NVIDIA Agent Toolkit provides full support for function calling (also known as tool calling or structured output). Function calling agents invoke external tools based on structured function definitions rather than unstructured reasoning. The toolkit includes a dedicated Tool Calling Agent workflow configured through YAML, specifying available tools, which LLM to use, and error handling behavior.
Configuration involves: (1) defining tool schemas with name, description, and input parameter specifications, (2) assigning the agent to an LLM supporting native function calling (all Nemotron models, GPT-4, Claude, etc.), (3) specifying the tools available to the agent, and (4) setting error handling for failed tool calls. The agent uses tool schemas to decide which tool best addresses the user query, infers required parameters, and executes the tool. Response handling is automatic—the tool result is returned to the user.
Function calling agents are more efficient than ReAct agents for structured tasks without intermediate reasoning complexity. They require fewer LLM inference steps, reducing latency and cost, but sacrifice intermediate reasoning transparency. The toolkit captures metrics on every tool invocation: input tokens, output tokens, execution latency, and tool success/failure. This enables developers to identify which tools are expensive, unused, or problematic.
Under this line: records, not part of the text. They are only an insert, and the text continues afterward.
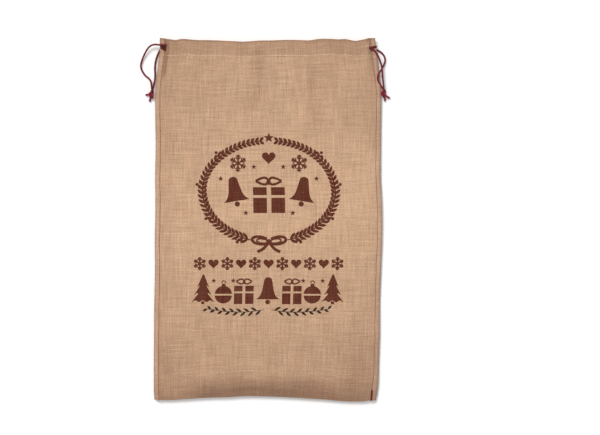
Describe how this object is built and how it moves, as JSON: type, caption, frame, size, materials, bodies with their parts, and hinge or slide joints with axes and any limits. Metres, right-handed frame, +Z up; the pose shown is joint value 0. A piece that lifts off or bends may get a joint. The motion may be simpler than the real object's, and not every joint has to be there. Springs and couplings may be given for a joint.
{
  "type": "drawstring gift sack",
  "caption": "Flat jute drawstring gift sack, folded at the bottom and sewn up its sides, with a stitched casing round the mouth and knotted cords at the sides that draw it closed.",
  "frame": {"origin": "on the surface that the empty sack lies on, under the centre of its outline", "axes": "+X across the sack towards its right side as seen from the front, +Y from the bottom fold to the mouth, +Z up, out of the printed front"},
  "size_m": [0.5563, 0.8, 0.0209],
  "materials": {
    "jute_cloth": "coarse plain weave, matte",
    "cord": "braided burgundy cord, matte",
    "seam_thread": "rust red sewing thread, matte",
    "casing_thread": "jute-coloured sewing thread, matte"
  },
  "bodies": {
    "sack": {"back_panel": "jute_cloth", "front_panel": "jute_cloth", "bottom_fold": "jute_cloth", "left_side_seam": "jute_cloth", "right_side_seam": "jute_cloth", "front_casing": "jute_cloth", "back_casing": "jute_cloth", "left_seam_stitches": "seam_thread", "right_seam_stitches": "seam_thread", "front_casing_stitches": "casing_thread", "back_casing_stitches": "casing_thread", "right_bottom_tack": "seam_thread"},
    "left_cord": {"left_cord_run": "cord", "left_front_strand": "cord", "left_back_strand": "cord", "left_knot": "cord", "left_cord_tails": "cord"},
    "right_cord": {"right_cord_run": "cord", "right_front_strand": "cord", "right_back_strand": "cord", "right_knot": "cord", "right_cord_tails": "cord"},
    "left_corner": {"left_mouth_corner": "jute_cloth", "left_exit_tack": "seam_thread"},
    "right_corner": {"right_mouth_corner": "jute_cloth", "right_exit_tack": "seam_thread"}
  },
  "joints": [
    {"name": "left_cord_pull", "type": "slide", "parent": "sack", "child": "left_cord", "axis": [-1, 0, 0], "range_m": [0, 0.14]},
    {"name": "right_mouth_gather", "type": "slide", "parent": "sack", "child": "right_corner", "axis": [-1, 0, 0], "range_m": [0, 0.14], "deforming": ["front_panel", "back_panel", "right_side_seam", "right_seam_stitches", "front_casing", "back_casing", "front_casing_stitches", "back_casing_stitches"]},
    {"name": "right_cord_pull", "type": "slide", "parent": "sack", "child": "right_cord", "axis": [1, 0, 0], "range_m": [0, 0.14]},
    {"name": "left_mouth_gather", "type": "slide", "parent": "sack", "child": "left_corner", "axis": [1, 0, 0], "range_m": [0, 0.14], "deforming": ["front_panel", "back_panel", "left_side_seam", "left_seam_stitches", "front_casing", "back_casing", "front_casing_stitches", "back_casing_stitches"]}
  ],
  "couplings": [
    {"joint": "right_mouth_gather", "follows": "left_cord_pull", "ratio": 1},
    {"joint": "left_mouth_gather", "follows": "right_cord_pull", "ratio": 1}
  ]
}
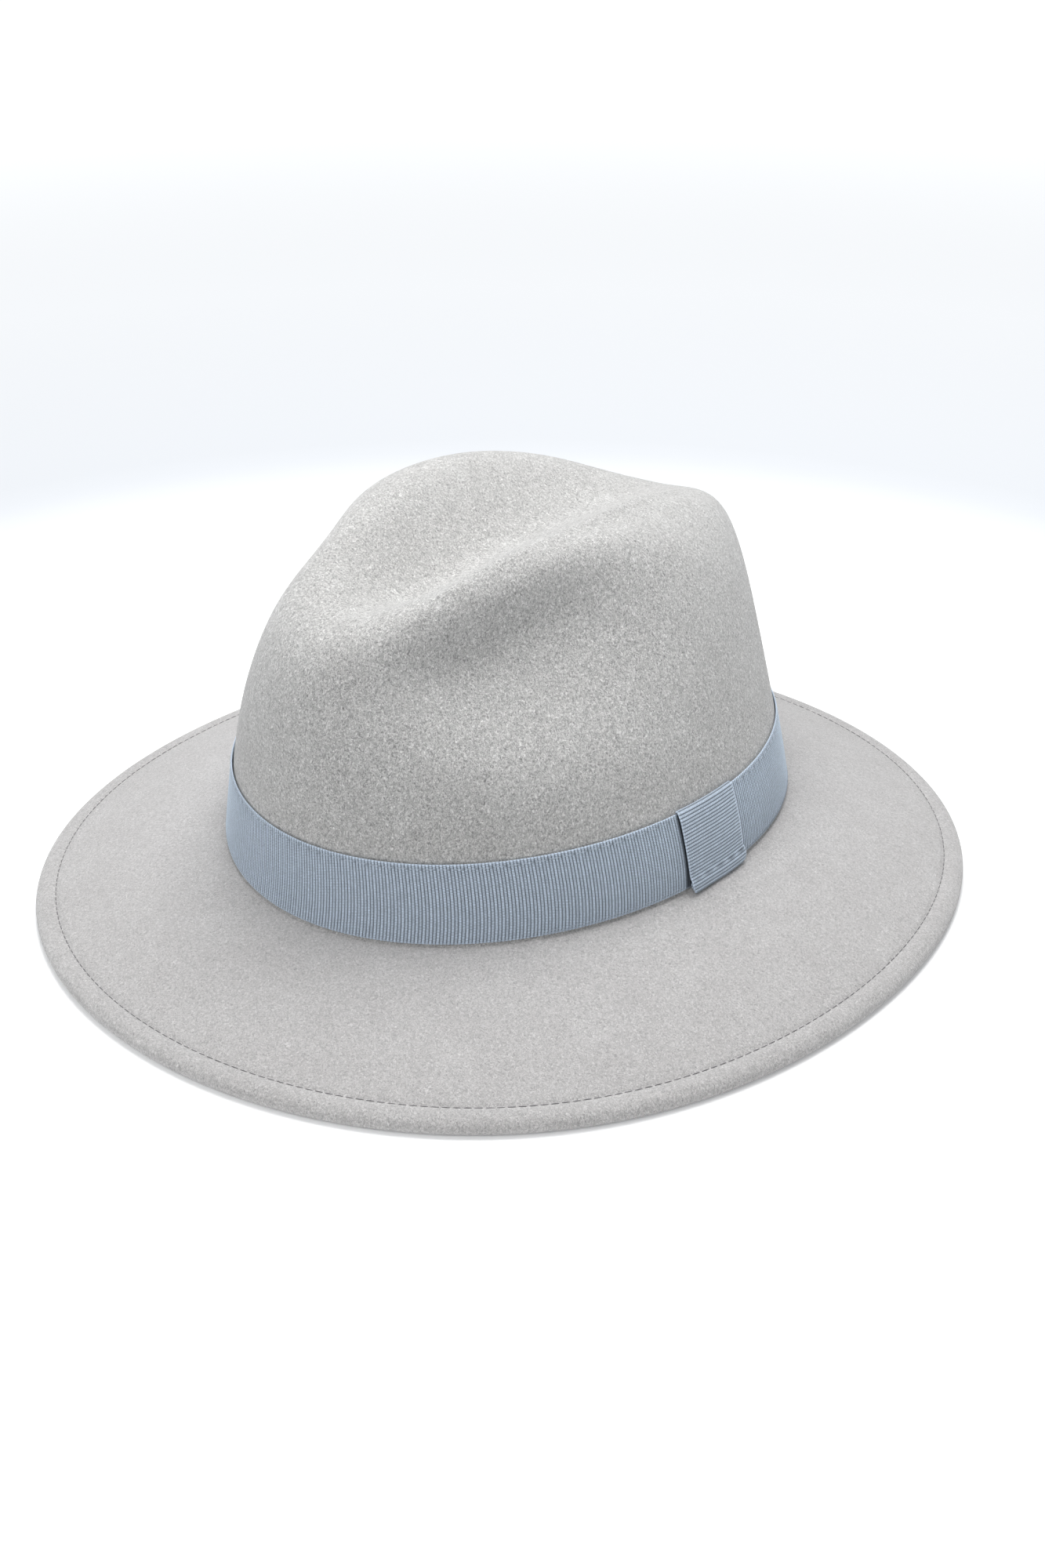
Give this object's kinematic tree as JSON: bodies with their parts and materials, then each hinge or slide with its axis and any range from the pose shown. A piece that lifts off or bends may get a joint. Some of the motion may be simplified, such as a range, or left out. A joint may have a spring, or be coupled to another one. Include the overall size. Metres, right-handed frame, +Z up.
{
  "type": "felt fedora hat",
  "caption": "Wide-brimmed felt fedora with a teardrop crown, pinched front, grosgrain band with a flat tab and a stitched, wired brim edge.",
  "frame": {"origin": "on the surface the hat stands on, under the middle of its bounding box", "axes": "+Z up; -Y is the hat's front; +X is the wearer's left, where the band's tab is"},
  "size_m": [0.3066, 0.3308, 0.1384],
  "materials": {
    "felt": "short-fibred wool felt, warm light grey",
    "grosgrain": "ribbed grosgrain ribbon, blue-grey, slight sheen",
    "ribbon_thread": "fine sewing thread, pale blue-grey",
    "thread": "sewing thread, dark grey",
    "spring_steel": "drawn spring wire",
    "sweatband_leather": "thin matt leather, light grey",
    "reed_tape": "fine woven tape, grey",
    "reed_plastic": "translucent plastic rod"
  },
  "bodies": {
    "root": {"felt_body": "felt", "brim_wire": "spring_steel", "wire_joiner": "spring_steel", "welt_needle_thread": "thread", "welt_bobbin_thread": "thread", "hat_band": "grosgrain", "band_tab": "grosgrain", "band_top_thread": "ribbon_thread", "band_bottom_thread_front": "ribbon_thread", "band_bottom_thread_rear": "ribbon_thread", "tab_thread": "ribbon_thread", "sweatband": "sweatband_leather", "sweatband_reed": "reed_plastic", "reed_tape": "reed_tape", "sweatband_thread": "thread", "sweatband_bow": "grosgrain"}
  },
  "joints": []
}
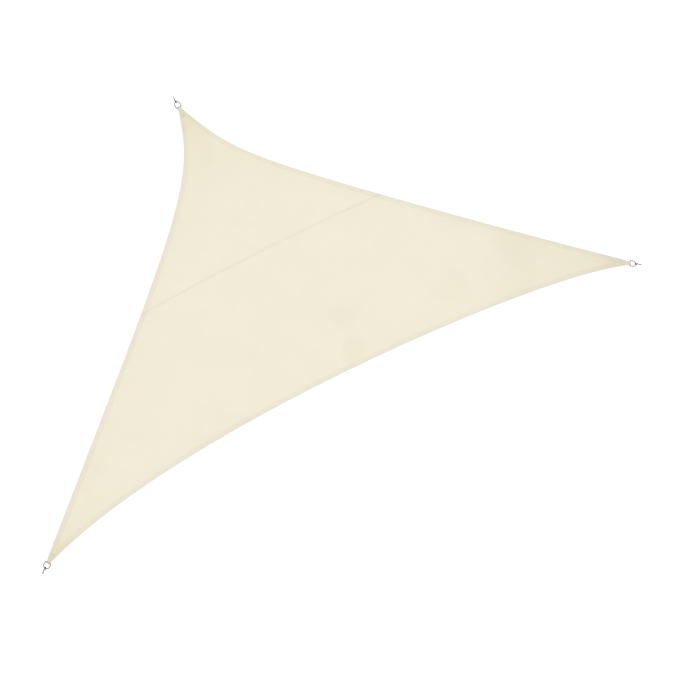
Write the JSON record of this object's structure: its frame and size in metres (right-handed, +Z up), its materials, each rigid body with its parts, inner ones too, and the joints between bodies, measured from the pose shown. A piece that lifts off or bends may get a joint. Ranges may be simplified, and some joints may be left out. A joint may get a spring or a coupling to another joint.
{
  "type": "shade sail with hooks",
  "caption": "Triangular shade sail of knitted cloth with hemmed edges and a lapped seam, hung stretched and sloping by a strap, D-ring and wire hook at each corner.",
  "frame": {"origin": "where the top anchor bears on its hook: the inner face of the outer bend of hook_top", "axes": "+Z up; +X to the right along the sail's longest extent; +Y away from the viewer, from the sail's long edge toward its top corner"},
  "size_m": [4.7473, 3.843, 1.4496],
  "materials": {
    "cloth": "cream knitted shade cloth, matt",
    "webbing": "cream woven webbing, matt",
    "steel": "smooth drawn wire, dark and slightly worn"
  },
  "bodies": {
    "root": {"panel_foot": "cloth", "panel_peak": "cloth", "strap_top": "webbing", "strap_right": "webbing", "strap_foot": "webbing", "d_ring_top": "steel", "d_ring_right": "steel", "d_ring_foot": "steel", "hook_top": "steel", "hook_right": "steel", "hook_foot": "steel"}
  },
  "joints": []
}
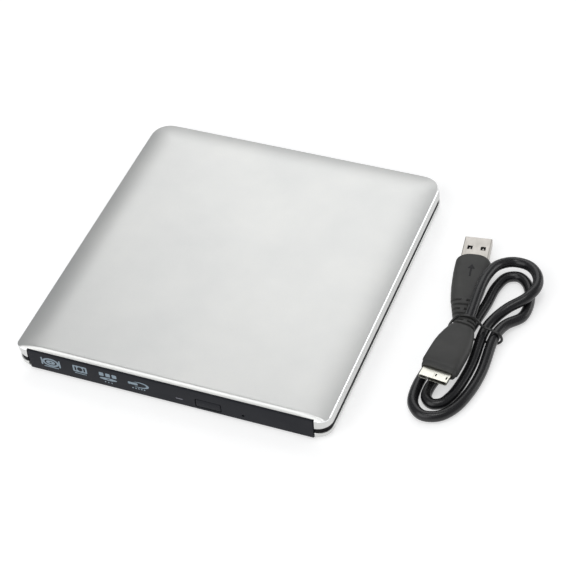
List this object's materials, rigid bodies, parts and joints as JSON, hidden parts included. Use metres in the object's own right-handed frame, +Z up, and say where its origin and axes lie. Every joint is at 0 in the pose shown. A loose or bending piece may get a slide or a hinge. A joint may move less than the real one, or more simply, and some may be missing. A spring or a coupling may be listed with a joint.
{
  "type": "external optical drive",
  "caption": "Slim external disc drive in a satin metal case, with a sliding tray, eject button, spindle and pickup inside, and a short coiled USB cable beside it.",
  "frame": {"origin": "centre of the case's footprint, on the surface its feet stand on", "axes": "+X to the drive's right seen from the bezel, -Y the way the tray opens, +Z up through the top cover"},
  "size_m": [0.1998, 0.15, 0.014],
  "materials": {
    "satin_aluminium": "satin silver",
    "charcoal_plastic": "fine satin charcoal",
    "black_plastic": "matt black",
    "black_rubber": "matt soft black",
    "cord_jacket": "satin black jacket",
    "steel": "plain sheet and turned steel",
    "nickel": "nickel plated",
    "grey_moulding": "dark grey moulding",
    "circuit_board": "green solder mask",
    "coil_copper": "taped copper coil",
    "lens_glass": "coated lens",
    "lamp_plastic": "smoked light pipe",
    "flex_film": "amber film"
  },
  "bodies": {
    "drive": {"top_cover": "satin_aluminium", "bottom_cover": "satin_aluminium", "mid_frame": "black_plastic", "rubber_foot_1": "black_rubber", "rubber_foot_2": "black_rubber", "rubber_foot_3": "black_rubber", "rubber_foot_4": "black_rubber", "case_screw_1": "steel", "case_screw_2": "steel", "case_screw_3": "steel", "case_screw_4": "steel", "bridge_board": "circuit_board", "bridge_chip": "black_plastic", "usb_socket": "nickel", "sata_connector": "black_plastic", "drive_board": "circuit_board", "sata_plug": "black_plastic", "drive_chassis": "steel", "drive_top_plate": "steel", "latch_pin": "steel", "rail_guide_left": "grey_moulding", "rail_guide_right": "grey_moulding", "flex_cable": "flex_film", "usb_cable": "cord_jacket", "cable_tie": "black_rubber", "usb_a_grip": "black_rubber", "usb_a_shell": "nickel", "micro_b_grip": "black_rubber", "micro_b_shell": "nickel"},
    "tray": {"tray": "black_plastic", "tray_bezel": "charcoal_plastic", "tray_bottom_cover": "steel", "tray_board": "circuit_board", "eject_switch": "nickel", "led_light_pipe": "lamp_plastic", "traverse_cover": "black_plastic", "traverse_frame": "grey_moulding", "rubber_damper_1": "black_rubber", "rubber_damper_2": "black_rubber", "rubber_damper_3": "black_rubber", "spindle_motor": "steel", "guide_rod_main": "steel", "guide_rod_sub": "steel", "feed_motor": "steel", "latch_solenoid": "coil_copper", "eject_pusher": "grey_moulding", "eject_spring": "steel"},
    "left_rail": {"slide_rail_left": "steel"},
    "right_rail": {"slide_rail_right": "steel"},
    "button": {"eject_button": "charcoal_plastic"},
    "spindle": {"spindle_hub": "black_plastic"},
    "claw_1": {"disc_claw_1": "grey_moulding"},
    "claw_2": {"disc_claw_2": "grey_moulding"},
    "claw_3": {"disc_claw_3": "grey_moulding"},
    "pickup": {"pickup_sled": "grey_moulding"},
    "lens": {"lens_holder": "black_plastic", "objective_lens": "lens_glass"},
    "screw": {"feed_screw": "steel"},
    "latch": {"latch_lever": "steel"},
    "plunger": {"solenoid_plunger": "steel"}
  },
  "joints": [
    {"name": "tray_slide", "type": "slide", "parent": "drive", "child": "tray", "axis": [0, -1, 0], "range_m": [0, 0.126], "deforming": ["flex_cable"]},
    {"name": "left_rail_slide", "type": "slide", "parent": "drive", "child": "left_rail", "axis": [0, -1, 0], "range_m": [0, 0.063]},
    {"name": "right_rail_slide", "type": "slide", "parent": "drive", "child": "right_rail", "axis": [0, -1, 0], "range_m": [0, 0.063]},
    {"name": "eject_button_press", "type": "slide", "parent": "tray", "child": "button", "axis": [0, 1, 0], "range_m": [0, 0.0007], "stiffness_N_per_m": 400, "springref_m": -0.0005},
    {"name": "spindle_spin", "type": "hinge", "parent": "tray", "child": "spindle", "pos_m": [0, -0.008, 0.009], "axis": [0, 0, 1], "continuous": true},
    {"name": "disc_claw_1_press", "type": "slide", "parent": "spindle", "child": "claw_1", "axis": [-0.2588, 0.9659, 0], "range_m": [0, 0.00045], "stiffness_N_per_m": 400, "springref_m": -0.0003},
    {"name": "disc_claw_2_press", "type": "slide", "parent": "spindle", "child": "claw_2", "axis": [-0.7071, -0.7071, 0], "range_m": [0, 0.00045], "stiffness_N_per_m": 400, "springref_m": -0.0003},
    {"name": "disc_claw_3_press", "type": "slide", "parent": "spindle", "child": "claw_3", "axis": [0.9659, -0.2588, 0], "range_m": [0, 0.00045], "stiffness_N_per_m": 400, "springref_m": -0.0003},
    {"name": "pickup_feed", "type": "slide", "parent": "tray", "child": "pickup", "axis": [-0.7071, -0.7071, 0], "range_m": [0, 0.0325]},
    {"name": "lens_focus", "type": "slide", "parent": "pickup", "child": "lens", "axis": [0, 0, 1], "range_m": [-0.0003, 0.0003], "stiffness_N_per_m": 60},
    {"name": "feed_screw_spin", "type": "hinge", "parent": "tray", "child": "screw", "pos_m": [-0.02418, -0.0138, 0.006], "axis": [-0.7071, -0.7071, 0], "range_deg": [0, 3960]},
    {"name": "latch_engage", "type": "hinge", "parent": "tray", "child": "latch", "pos_m": [-0.027, 0.036, 0.0052], "axis": [0, 0, 1], "range_deg": [0, 12]},
    {"name": "plunger_pull", "type": "slide", "parent": "tray", "child": "plunger", "axis": [-1, 0, 0], "range_m": [0, 0.00125], "stiffness_N_per_m": 60, "springref_m": -0.002}
  ],
  "couplings": [
    {"joint": "left_rail_slide", "follows": "tray_slide", "ratio": 0.5},
    {"joint": "right_rail_slide", "follows": "tray_slide", "ratio": 0.5},
    {"joint": "feed_screw_spin", "follows": "pickup_feed", "rad_per_m": 2094.4},
    {"joint": "latch_engage", "follows": "plunger_pull", "rad_per_m": 166.67}
  ]
}
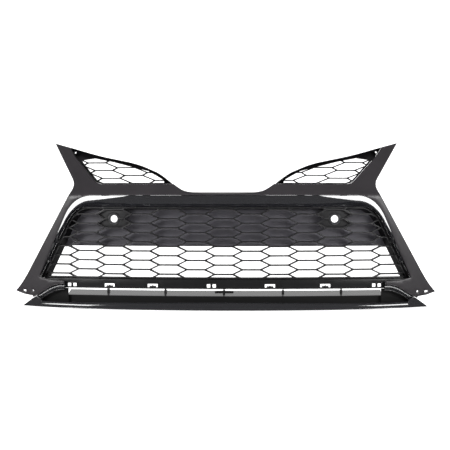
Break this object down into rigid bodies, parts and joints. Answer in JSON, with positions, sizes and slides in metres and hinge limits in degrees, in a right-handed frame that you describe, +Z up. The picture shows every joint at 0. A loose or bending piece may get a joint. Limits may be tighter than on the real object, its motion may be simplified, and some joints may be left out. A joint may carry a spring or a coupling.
{
  "type": "front grille",
  "caption": "Black front grille: bent surround frame with swept-back horns, gloss bezel and lip, hexagon mesh with a blanking panel behind its upper half, sensor holes, lower rail and tray.",
  "frame": {"origin": "on the centre line, at the lowest edge of the lip, midway between the foremost and rearmost points", "axes": "+X to the right seen from the front, along the grille's width; the front faces -Y; +Z is up"},
  "size_m": [1.137, 0.2117, 0.4495],
  "materials": {
    "satin_black": "satin, fine moulded texture",
    "gloss_black": "high gloss",
    "mesh_black": "satin moulded",
    "panel_grey": "matt",
    "rail_black": "satin moulded",
    "tray_black": "satin moulded",
    "sleeve_black": "satin moulded",
    "clip_nylon": "moulded nylon",
    "zinc_steel": "zinc plated",
    "screw_steel": "black zinc plated"
  },
  "bodies": {
    "root": {"surround_frame": "satin_black", "opening_bezel": "gloss_black", "main_mesh": "mesh_black", "blanking_panel": "panel_grey", "upper_mesh_left": "mesh_black", "upper_mesh_right": "mesh_black", "lower_rail": "rail_black", "slot_clips": "clip_nylon", "lip_tray": "tray_black", "lower_lip": "gloss_black", "sensor_sleeve_left": "sleeve_black", "sensor_sleeve_right": "sleeve_black", "sensor_retainer_left": "clip_nylon", "sensor_retainer_right": "clip_nylon", "top_bracket": "zinc_steel", "side_bracket_left": "zinc_steel", "side_bracket_right": "zinc_steel", "corner_clips": "zinc_steel", "bezel_screws": "screw_steel", "mesh_screws": "screw_steel", "upper_mesh_screws": "screw_steel", "rail_screws": "screw_steel", "lip_screws": "screw_steel", "bracket_screws": "screw_steel", "panel_screws": "screw_steel", "tray_screws": "screw_steel"}
  },
  "joints": []
}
For knowledge access, Zilliz Cloud is typically wrapped as a retrieval tool. The agent calls Zilliz's vector search API, receives relevant documents, and the LLM generates responses grounded in those documents. This is more efficient than passing all context to the LLM—agents retrieve only relevant knowledge, reducing tokens processed per query. Agent orchestration benefits from centralized vector storage. Zilliz Cloud provides scalable infrastructure, while Milvus enables self-hosted deployments. Both support semantic search capabilities that agents use for context retrieval and reasoning.